Some SPLC supporters have wondered why it chose to settle the lawsuit when its chances of losing in court were minimal. A knowledgeable source told this writer that SPLC may have settled the case in order to reduce its exposure to mounting attorney fees, combined with the likelihood that Prof. Lewy may have agreed to settle for far less than the $8 million he had originally demanded. With the lawsuit behind it, SPLC could once again dedicate itself to its actual mission of defending civil rights.
In its retraction, SPLC stated: “We now realize that we misunderstood Prof. Lewy’s scholarship, were wrong to assert that he was part of a network financed by the Turkish Government, and were wrong to assume that any scholar who challenges the Armenian genocide narrative necessarily has been financially compromised by the Government of Turkey. We hereby retract the assertion that Prof. Lewy was or is on the Government of Turkey’s payroll…. We deeply regret our errors and offer our sincerest apologies to Professor Lewy.”
In response to complaints from SPLC supporters opposing the settlement, however, Penny Weaver, a public affairs spokesman, stated: “Our settlement of this matter does not mean we are endorsing Mr. Lewy’s views or taking his side. But we are acknowledging that we mischaracterized his views and wrongly said that he was taking money from the Turkish government. It was an error, and we apologize for that.” The original article which precipitated the lawsuit is still posted on the SPLC’s website.

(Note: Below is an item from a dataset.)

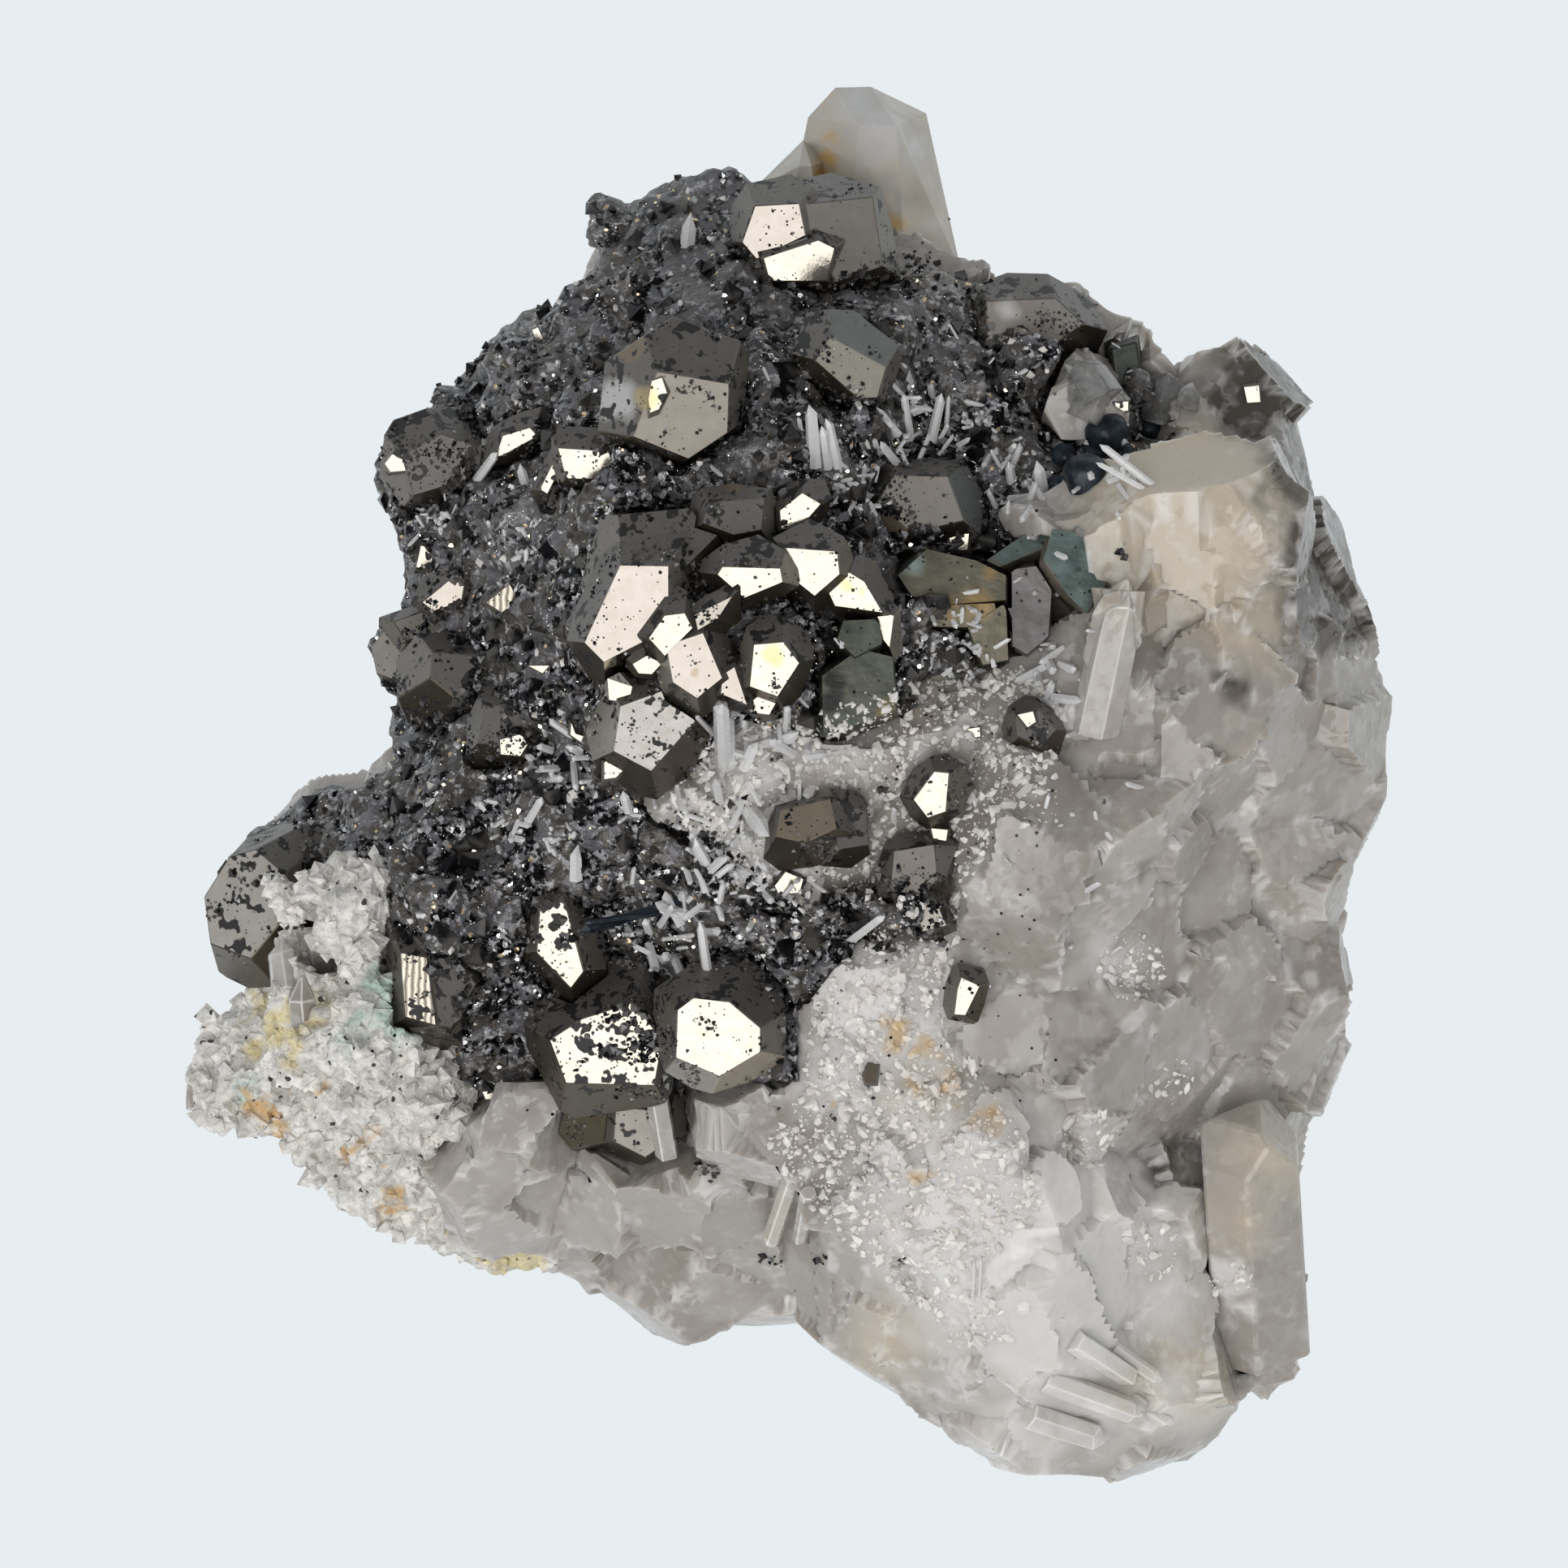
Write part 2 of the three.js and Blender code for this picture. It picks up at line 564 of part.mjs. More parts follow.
// Large quartz crystals as levels of corners, with each level's height over the face of the
// specimen at the first level's middle.
const quartzBlocks = {
  topPoint: [
    [[[988, 250], [990, 165], [996, 136], [1030, 99], [1074, 98], [1143, 131], [1166, 235],
      [1187, 330], [1180, 380], [1000, 380]], -5],
    [[[1058, 150], [1105, 150], [1120, 380], [1040, 380]], 1],
    [[[1050, 180], [1110, 180], [1120, 380], [1040, 380]], -11],
  ],
  besideTopPoint: [
    [[[926, 228], [960, 196], [990, 165], [1020, 190], [1020, 300], [940, 300]], -4],
    [[[985, 200], [1000, 200], [1010, 290], [960, 290]], 0],
    [[[970, 210], [1000, 210], [1010, 290], [960, 290]], -9],
  ],
  paleBlock: [
    [[[1205, 642], [1310, 600], [1400, 584], [1500, 535], [1572, 530], [1618, 660], [1606, 735],
      [1440, 760], [1320, 700]], -2],
    [[[1240, 645], [1400, 598], [1510, 552], [1560, 556], [1596, 655], [1586, 700], [1440, 730],
      [1330, 680]], 3],
    [[[1240, 645], [1400, 598], [1560, 556], [1596, 700], [1440, 730]], -6],
  ],
};

// The quartz crystals that stand out as pieces of their own.
const pointTop = ["topPoint", "besideTopPoint"];
const prismRight = [[1556, 1660], [1532, 1356], 3.3, 1, 7];

// The planes of a convex geometry.
function planesOf(geometry) {
  const { position } = geometry.attributes;
  const corners = [new THREE.Vector3(), new THREE.Vector3(), new THREE.Vector3()];
  const triangle = new THREE.Triangle();
  const planes = [];
  for (let i = 0; i < position.count; i += 3) {
    corners.forEach((corner, k) => corner.fromBufferAttribute(position, i + k));
    triangle.set(...corners);
    const normal = triangle.getNormal(new THREE.Vector3());
    if (triangle.getArea() < 1e-3) continue;
    if (planes.every((plane) => plane.normal.dot(normal) < 0.9999)) {
      planes.push({ normal, far: normal.dot(corners[0]) });
    }
  }
  return planes;
}

// A large crystal inside the hull of its levels, moved out by grow.
function quartzBlock(levels, grow = 0) {
  const middle = new THREE.Vector2();
  const first = levels[0][0].map(place);
  first.forEach((point) => middle.addScaledVector(point, 1 / first.length));
  const ground = faceHeight(middle.x, middle.y);
  const points = [];
  for (const [corners, height] of levels) {
    for (const { x, y } of corners.map(place)) {
      points.push(new THREE.Vector3(x, y, ground + height));
    }
  }
  return insidePlanes(planesOf(new ConvexGeometry(points)), grow);
}

// One crystal as a geometry, laid between its root and its point.
function quartzCrystal([root, point, radius, sink, rise], seed, grow = 0) {
  const random = randomRun(seed);
  const [foot, tip] = [place(root), place(point)];
  const from = new THREE.Vector3(foot.x, foot.y, faceHeight(foot.x, foot.y) - sink);
  const to = new THREE.Vector3(tip.x, tip.y, faceHeight(tip.x, tip.y) + rise);
  const axis = to.clone().sub(from);
  const planes = quartzPlanes(radius, axis.length(), random);
  const geometry = insidePlanes(planes, grow);
  geometry.rotateZ(random() * Math.PI);
  const turn = new THREE.Quaternion().setFromUnitVectors(
    new THREE.Vector3(0, 0, 1),
    axis.normalize(),
  );
  geometry.applyQuaternion(turn);
  geometry.translate(from.x, from.y, from.z);
  return geometry;
}

// How far the next face turns away over the first edge of a front face and over the others: in
// pyrite's five-sided form, and in its tarnished blocks.
const pyriteTurns = [53.1, 66.4];
const blockTurns = [80, 85];

// The planes of one crystal behind its front face. Those at the back are the same, turned about
// the crystal's middle.
function crystalPlanes([corners, lean, rise], turns) {
  const front = new THREE.Vector3(lean[0], lean[1], 1).normalize();
  const flat = corners.map(place);
  const middle = new THREE.Vector2();
  flat.forEach((point) => middle.addScaledVector(point, 1 / flat.length));
  const height = faceHeight(middle.x, middle.y) + rise;
  const onFace = flat.map((point) => {
    const away = point.clone().sub(middle);
    return new THREE.Vector3(point.x, point.y, height - away.x * lean[0] - away.y * lean[1]);
  });
  const seen = new THREE.Vector3(middle.x, middle.y, height);
  const planes = [{ normal: front, far: front.dot(seen) }];
  let reach = 0;
  onFace.forEach((corner, i) => {
    const along = onFace[(i + 1) % onFace.length].clone().sub(corner);
    const outward = along.cross(front).normalize();
    if (outward.dot(corner.clone().sub(seen)) < 0) outward.negate();
    const turn = THREE.MathUtils.degToRad(turns[i === 0 ? 0 : 1]);
    const normal = front.clone().multiplyScalar(Math.cos(turn));
    normal.addScaledVector(outward, Math.sin(turn));
    planes.push({ normal, far: normal.dot(corner) });
    reach += corner.distanceTo(seen) / onFace.length;
  });
  const inside = seen.clone().addScaledVector(front, -crystalDepth * reach);
  const behind = planes.map(({ normal, far }) => ({
    normal: normal.clone().negate(),
    far: far - 2 * normal.dot(inside),
  }));
  return [...planes, ...behind];
}

const pyriteCrystal = (one, grow) => insidePlanes(crystalPlanes(one, pyriteTurns), grow);
const blockCrystal = (one, grow) => insidePlanes(crystalPlanes(one, blockTurns), grow);

// Lumps scattered over part of the face, all moved out by grow.
function lumps({ outline, count, least, most, seed }, grow = 0) {
  const random = randomRun(seed);
  const made = [];
  while (made.length < count) {
    const spot = [200 + 1500 * random(), 200 + 1450 * random()];
    const { x, y } = place(spot);
    if (!isInside(spot, outline) || shareOut(x, y) > 0.92) continue;
    const size = least + (most - least) * random();
    const lump = insidePlanes(grainPlanes(size, random), grow);
    lump.rotateX(random() * Math.PI);
    lump.translate(x, y, faceHeight(x, y) - 0.2 * size);
    made.push(solidOf(lump));
  }
  return joined(made);
}

// Each group of crystals as one solid, and the same a little larger, to make room for it.
const groups = [];
function addGroup(name, finish, list, make) {
  const solid = joined(list.map((one) => solidOf(make(one, 0))));
  const room = joined(list.map((one) => solidOf(make(one, gap))));
  groups.push({ name, finish, solid, room });
}
for (const [name, list] of Object.entries(pyrites)) addGroup(name, "pyrite", list, pyriteCrystal);
for (const [name, list] of Object.entries(tarnished)) addGroup(name, "tarnish", list, blockCrystal);
addGroup("quartz_point_top", "clearQuartz", pointTop, (name, grow) =>
  quartzBlock(quartzBlocks[name], grow),
);
addGroup("quartz_prism_right", "clearQuartz", [prismRight], (one, grow) =>
  quartzCrystal(one, 1220, grow),
);

// A crystal that meets an earlier one gives way to it.
groups.forEach((group, i) => {
  for (const earlier of groups.slice(0, i)) {
    group.solid = group.solid.subtract(earlier.room);
  }
  group.solid = largest(group.solid);
});
const allRooms = joined(groups.map((group) => group.room));

// The body, parted into quartz, crust and rock.
const body = terrain(faceHeight, facetSize, facetRoughness, 3).intersect(sides());
function layerOver(outline, thickness, skirt, grow) {
  const under = (x, y) => heightUnder(x, y, thickness, skirt) - grow;
  return blockOver(outline, grow).subtract(terrain(under, underFacetSize, 0, 5));
}
const crustLayer = (grow) => layerOver(crustOutline, crustThickness, crustSkirt, grow);
const rockLayer = (grow) => layerOver(rockOutline, rockThickness, rockSkirt, grow);
const rockLumps = { outline: rockOutline, count: 14, least: 1.8, most: 3.2, seed: 71 };
const crustLumps = { outline: crustOutline, count: 16, least: 1.6, most: 2.8, seed: 72 };
const rockRoom = joined([rockLayer(gap), lumps(rockLumps, gap)]);

const quartzSolids = quartzCrystals.map((one, i) => solidOf(quartzCrystal(one, 2000 + i)));
const quartzRooms = quartzCrystals.map((one, i) => solidOf(quartzCrystal(one, 2000 + i, gap)));
const paleRoom = solidOf(quartzBlock(quartzBlocks.paleBlock, gap));
const quartzRoom = joined([paleRoom, ...quartzRooms]);

const rock = joined([body.intersect(rockLayer(0)), lumps(rockLumps)]);
const crust = joined([body.intersect(crustLayer(0)), lumps(crustLumps)]);
const paleBlock = solidOf(quartzBlock(quartzBlocks.paleBlock));
const quartz = joined([
  body.subtract(crustLayer(gap)).subtract(rockRoom),
  paleBlock,
  ...quartzSolids,
]);

const aboveBase = new THREE.BoxGeometry(200, 200, 100);
aboveBase.translate(0, 0, 50);
const overBase = solidOf(aboveBase);
const trimmed = (solid) => largest(largest(solid.intersect(overBase)).simplify(fineness));

const rockPiece = trimmed(rock.subtract(quartzRoom).subtract(allRooms));
const crustPiece = trimmed(crust.subtract(quartzRoom).subtract(rockRoom).subtract(allRooms));
const quartzPiece = trimmed(quartz.subtract(lumps(crustLumps, gap)).subtract(allRooms));

const specimen = new THREE.Group();
function add(name, solid, finish) {
  const material = new THREE.MeshStandardMaterial({ ...colours[finish], flatShading: true });
  const mesh = new THREE.Mesh(geometryOf(solid), material);
  mesh.name = name;
  specimen.add(mesh);
}
add("quartz_mass", quartzPiece, "quartz");
add("dark_sulfide_crust", crustPiece, "crust");
add("altered_rock", rockPiece, "rock");
for (const { name, solid, finish } of groups) add(name, solid, finish);

export default specimen;
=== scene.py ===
import json
import math
import random

import bmesh
import bpy
import numpy as np
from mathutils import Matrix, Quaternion, Vector, noise
from mathutils.bvhtree import BVHTree
from mathutils.kdtree import KDTree

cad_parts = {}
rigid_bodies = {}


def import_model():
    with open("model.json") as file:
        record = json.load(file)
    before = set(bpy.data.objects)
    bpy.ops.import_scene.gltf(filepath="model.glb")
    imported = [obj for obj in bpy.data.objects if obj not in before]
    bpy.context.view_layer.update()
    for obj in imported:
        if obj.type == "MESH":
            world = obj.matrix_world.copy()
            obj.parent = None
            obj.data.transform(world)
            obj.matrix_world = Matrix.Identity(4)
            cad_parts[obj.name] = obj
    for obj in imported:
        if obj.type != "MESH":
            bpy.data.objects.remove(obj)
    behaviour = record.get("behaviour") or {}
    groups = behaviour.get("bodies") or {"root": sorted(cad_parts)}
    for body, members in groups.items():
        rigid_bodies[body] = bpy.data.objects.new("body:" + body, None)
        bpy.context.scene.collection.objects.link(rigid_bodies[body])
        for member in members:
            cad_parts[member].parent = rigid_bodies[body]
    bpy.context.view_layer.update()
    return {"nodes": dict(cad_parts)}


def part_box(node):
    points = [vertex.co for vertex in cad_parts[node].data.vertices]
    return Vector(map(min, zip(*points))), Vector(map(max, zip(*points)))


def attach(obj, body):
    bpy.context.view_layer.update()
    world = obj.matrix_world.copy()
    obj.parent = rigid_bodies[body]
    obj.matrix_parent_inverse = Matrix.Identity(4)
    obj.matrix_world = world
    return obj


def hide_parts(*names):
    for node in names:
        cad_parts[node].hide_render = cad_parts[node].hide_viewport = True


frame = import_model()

nodes = frame["nodes"]
scene = bpy.context.scene
mm = 0.001

# Places on the specimen are read off the photo, in its pixels, and turned into metres.
photo = {"width": 1932, "middle": 966, "pixel": 0.055 * mm}
down = Vector((0, 0, -1))
above = 0.2  # a height over everything, from which rays are cast down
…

Needless to say, no one should be defamed because of his or her views on the Armenian Genocide, no matter how wrong or offensive they are. Unless one possesses evidence to the contrary, one cannot simply assume that those making distorted statements on the Armenian Genocide are motivated by greed or are paid agents of the Turkish government.
It is both commendable and ironic that lawyers for a Turkish interest group are eager to file a multi-million dollar lawsuit in the United States ostensibly to defend the civil rights of a client. In Turkey, however, anyone who dares to talk about the Armenian Genocide risks being charged for telling the truth and thrown into prison for years under the infamous Article 301 of the Turkish Penal Code which bans “insulting Turkishness!”
If TALDF were truly interested in protecting civil rights, it would allocate its considerable resources to abolish Article 301, which would considerably lessen financial support from generous donors and bring its operations to an end.